Sowohl das Modell der Union wie auch die von Rürup/Wille vorgelegte Alternative kommen mittelfristig ohne spürbare Steuererhöhungen nicht aus. Der Anteil öffentlicher Mittel steigt beim Unionsmodell bis 2050 auf 80 Prozent - letztlich ein steuerfinanziertes Gesundheitswesen.
Das Reformmodell bedeutet letztlich erhebliche Leistungskürzungen. Das wird deutlich an der Gegenüberstellung von Einkommensklassen und Leistungsanspruch: Unterschieden wird zwischen einem und zwei erwachsenen Zahlern pro Haushalt. Bei einem monatlichen Haushaltsnettoeinkommen bis 900 Euro beträgt der Leistungsanspruch in beiden Fällen 100 Prozent, eine private Zusatzversicherung wäre nicht erforderlich. Aber schon in der Klasse 1300 bis 1500 Euro beträgt im Alleinverdienerhaushalt der Leistungsanspruch nur noch 65 Prozent, Doppelverdiener sind dagegen noch zu 100 Prozent - sozusagen »gesetzlich« - voll versichert. Bei mehr als 5000 Euro Haushaltsnetto beträgt der Leistungsanspruch nur noch 5 beziehungsweise 10 Prozent.

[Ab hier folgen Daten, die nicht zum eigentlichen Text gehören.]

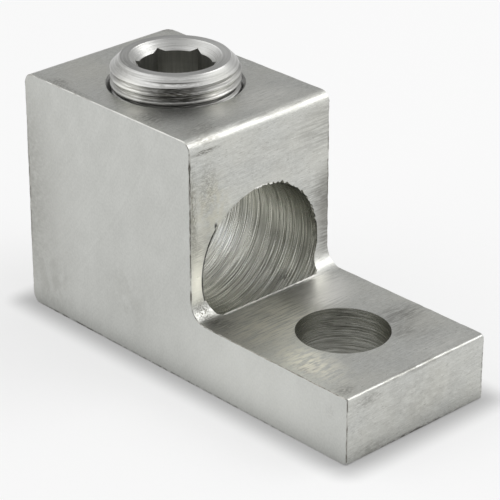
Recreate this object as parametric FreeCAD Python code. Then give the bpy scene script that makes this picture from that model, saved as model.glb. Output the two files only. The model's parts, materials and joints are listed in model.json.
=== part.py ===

Selbst das Reformmodell könne die Alterung der Gesellschaft im Zusammenspiel mit dem medizinischen Fortschritt nicht beseitigen, wohl aber seine Folgen fürs System erkennbar verringern, meint Hof. Zum eine werde das Solidaritätsprinzip durch die Kopfprämie für alle konsequenter verfolgt, zum anderen werde die Eigenverantwortung der Versicherten gefördert.